Sales jumped 36 percent to $567.4 million, which the company said was due to a "very buoyant year" in the industry along with initiatives such as its release of a non-recourse lending option. It announced the non-recourse lending partnership with Turners Automotive Group last November. The offering allows MTF franchisees and dealers to sell vehicles to people with higher credit risk. A pilot was launched in early December with a progressive roll out from January. 

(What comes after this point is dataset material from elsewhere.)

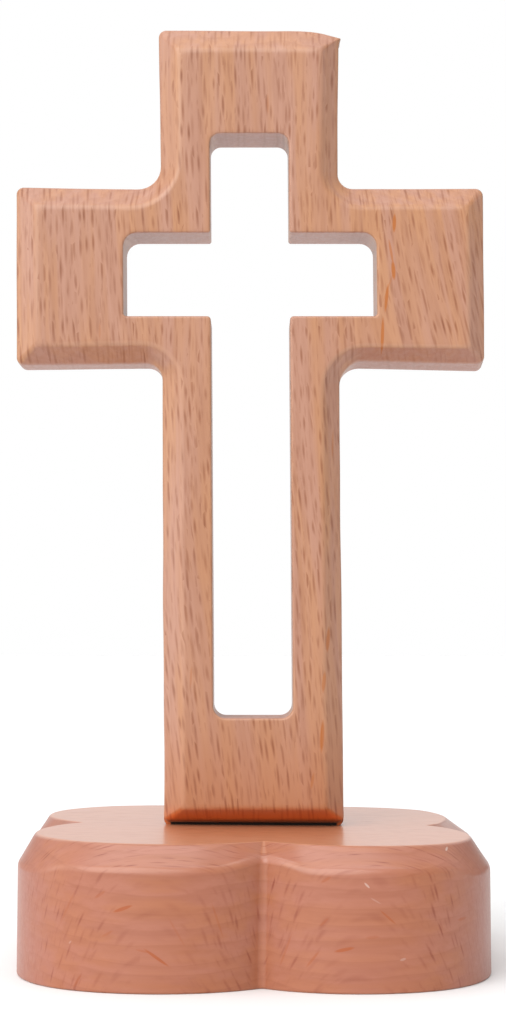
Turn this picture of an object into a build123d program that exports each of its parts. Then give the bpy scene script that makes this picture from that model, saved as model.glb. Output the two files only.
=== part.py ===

The company said its market share - as measured by the government's Personal Property Securities Register registrations - rose to 13.6 percent in the year from 11.6 percent in the prior period, and non-recourse lending contributed $58.6 million in sales in the year. Non-recourse receivables are not included on the company's balance sheet as they are funded by Turners, but the company included them in its sales and market share figures because they are generated through its business channel, it said.

Assets under management rose to $721 million in the year, from $596.6 million a year earlier.

MTF will drop references to vehicles in its branding "to reflect and encourage broader asset lending," it said. The vehicle industry is changing with the advent of car-sharing, autonomous vehicles and new technologies, and digitisation is expected to drive changes in financial services, it said. 

"The worldwide speculation surrounding disruption in the areas where we operate, being the automotive and financial markets, has intensified over the past year," the company said. "What we do know is that our markets are set for change, and while the extent and pace of this change remains unclear, we know we must position ourselves to adapt early and not wait to react. The board and management are confident that because we are agile, adaptive and put the customer at the centre of everything we do, we can look for new opportunities to support sustainable growth and profitability."

The board declared a 7.37 cent dividend, payable on Nov. 30. That brings the annual payout to 13.37 cents per share, down from 13.96 cents per share in 2016.